A recent article by Michelle Rogan and Olav Sorenson in Administrative Science Quarterly addresses it by looking at mergers, and in fact mergers among advertising firms. Their focus is on whether firms are more likely to merge with each other if they share clients, and whether mergers have lower performance when the firms share clients. The reasoning is simple. Shared clients means familiarity because the firms are close competitors, and it can also mean over-confidence in the results of the merger. Shared clients also means that little new is added by the merger, because the merged firm gets a deeper relation with existing clients rather than a broader set of clients. Two problems follow. First, the client may not want to have a deeper relation because it sees the advertising firm as trying to gain power (Michelle Rogan and I have an article about this). Second, the firm will fail to build complementarities in its client portfolio, which can hold back innovations (my book with AndrewShipilov and Tim Rowley discusses this). So far theory.

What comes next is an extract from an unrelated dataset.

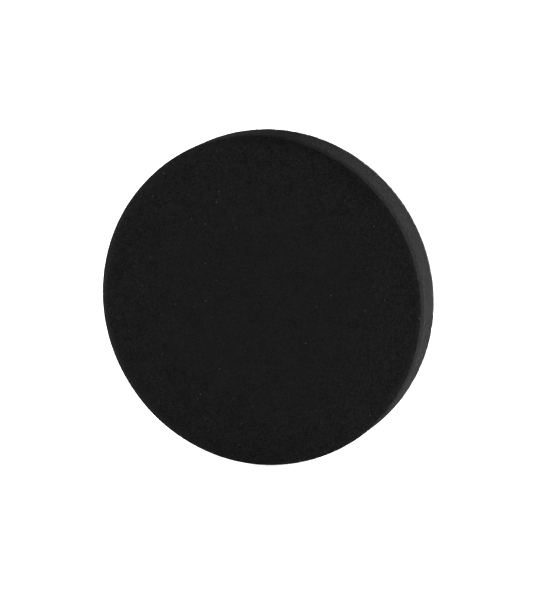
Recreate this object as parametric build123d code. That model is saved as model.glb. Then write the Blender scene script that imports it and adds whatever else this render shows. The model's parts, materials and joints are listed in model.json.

What did they find? Evidence showed that the theory was correct on both accounts, meaning that the firms made exactly the wrong mergers. They merged when sharing clients, and shared clients meant that the performance was reduced after mergers, both when looking at loss of clients and in looking at billings per client. 

So the conclusion is clear. When looking at whether to merge or not, relations really matter. Except that the relations that matter are between firms, not between CEOs.